No justice no peace. Sad but illuminating? We will all see it. Most of us.
God, I hope I am not the first commenter today!
Has anyone else got in the habit of instinctively skipping the first comment?
“So, starting yesterday, they are prosecuting some of those on the receiving end of the assaults as well.”
How do they pull this off convincingly, even with an NSL judge at the helm, when there is overwhelming video evidence that suggests the contrary?
And of course the prosecution witness is anonymous. Fucking farce
Oh right how can I forget. The victims are being accused of being in a “riot” so just by being there is enough to be found guilty in a HK kangaroo court.

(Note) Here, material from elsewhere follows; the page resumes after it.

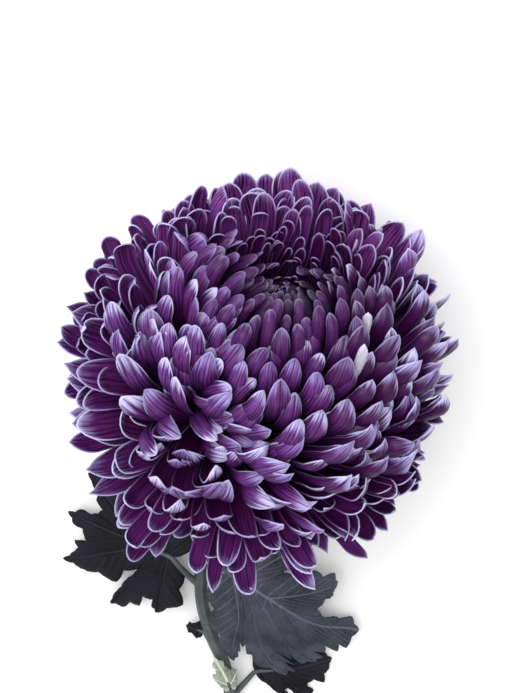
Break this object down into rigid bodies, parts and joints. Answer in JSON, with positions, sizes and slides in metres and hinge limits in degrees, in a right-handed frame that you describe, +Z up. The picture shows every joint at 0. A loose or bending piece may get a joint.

First comment is now completely fnorded indeed. There are lots of interesting things to read in the Hemmers’ article today. Interested to see if I can find a copy of the Alan Lau documentary- I remember Do Not Split was quite a good watch a couple years back
Remember…keep reading the neo-liberal media, all in support of Zionism and killing brown people…and above all…
DO NOT ADJUST YOUR SET!
Maybe the last coment? Butt loved the Stanglers Peaches link — you are so a Brit.
Also, why is China CCP pushing for a two state solution when that would be such hypocrisy for the Taiwan “will reclaim by force”?
Apropos of nothing much, I notice in passing that our favourite “humourous columnist” has returned to town and reactivated his FCC membership (still claiming to be a “Columnist” for overseas-based publications).
https://www.fcchk.org/correspondent/members-movements-oct-2023/
@Paul – More than likely the slimy one was charmed back in by the rabid pro-BJ and press-freedom haters that now jostle for power at the Foreign Charlatans Club.